The movie’s biggest problem lies in the unvaried and unexciting plot. Dinosaurs migrate to the south during winter. Dinosaurs migrate back to the north after winter. When winter comes again, dinosaurs go to the south…again. After winter they head back to the north. That’s the story in a nutshell. Oh, and there’s a little bit of romance in between all the migrating. Patchi (voiced by Justin Long) falls in love with Juniper (voiced by Tiya Sircar). There, now that’s the story in a nutshell.

Our main protagonist is lovebird Patchi, the runt of the Patchyrhinosaurus pack. But who cares about the Patchyrhinosaurus? Where’s the T-Rex: obviously the only dinosaur that matters. Kids want a real villain that’s going to devour heads, tear off limbs, and make these Patchy dinosaurs bleed their guts out, right before our eyes. Okay, maybe that’s a little too much for kids, but, really? A Gorgosaurus for the villain? He’s got the tinniest arms in the world and nothing really exciting ever happens in their fights. I want to see at least an attempt to a fight…and a musical score to accompany that makes me cry of fright for Patchi’s life.

From the very beginning the movie is jinxed by its obnoxious cheesiness. It opens with a silly story about a teen, Ricky (Charlie Rowe), a kid girl, Jade (Angourie Rice), and their paleontologist uncle, Zack (Karl Urban), who takes them into the wilderness of Alaska to search for fossils. The girl is excited about going fossil hunting and the teen isn’t, so he opts to hang out by the car and play with his iPhone. A raven starts talking to him and all of a sudden transforms into Alex (voiced by John Leguizamo), a prehistoric bird from the Cretaceous period. He gives Ricky a pep talk about exploring fossils, and then flies into Dino world. It’s a really foolish entrance into the Dinosaur era and the kids and uncle are completely forgotten, till the very end, when they finally return. Alex the bird, who should also have also been forgotten, remains close by throughout the entire journey, not missing a single opportunity to crack a silly joke about poop, or laugh at the villain Gorgossaurus’s midget arms.  

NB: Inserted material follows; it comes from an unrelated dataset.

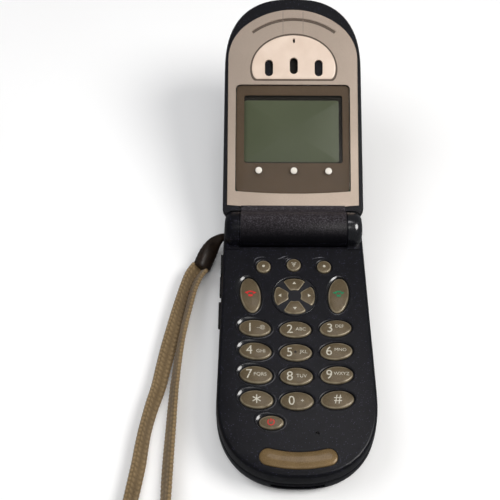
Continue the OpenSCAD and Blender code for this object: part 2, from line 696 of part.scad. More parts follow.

What could have saved this movie, but didn’t, is the animation. The graphics in Walking With Dinosaurs are bland and do not live up to the quality of animation we have grown accustomed to. Pixar Studios has raised visual standards with its impressive animation skills, and this movie certainly does not come close to a comparable quality. It doesn’t even pass the visual standards of the series it is based on, which is actually strikingly beautiful. The background for most of the movie’s “migration” scenes is composed of green trees, one after the other, and not lush green, or a dazzling, hypnotic green, just plain green, making it a visually monotonous journey. As for the animated dinosaurs, they lack attractive colors, as well as proper timing in their mouth movements and dubbed voices.    

Watching this movie’s bland and unvaried landscapes, over and over again, followed by one “poop” joke after the next, was torture. But the movie’s main and biggest disappointed lies in its empty storyline, which not only fails to grasp our attention, but also fails to inform, unless you consider learning about the dinosaur’s “exciting” migration patterns useful.

So if you’re up for migrating south with these uninspiring dinosaurs, then back to the north again through the bland landscape, then south again with a few “poop” jokes tossed in…and then…ah, who cares…maybe it’s just better to say home.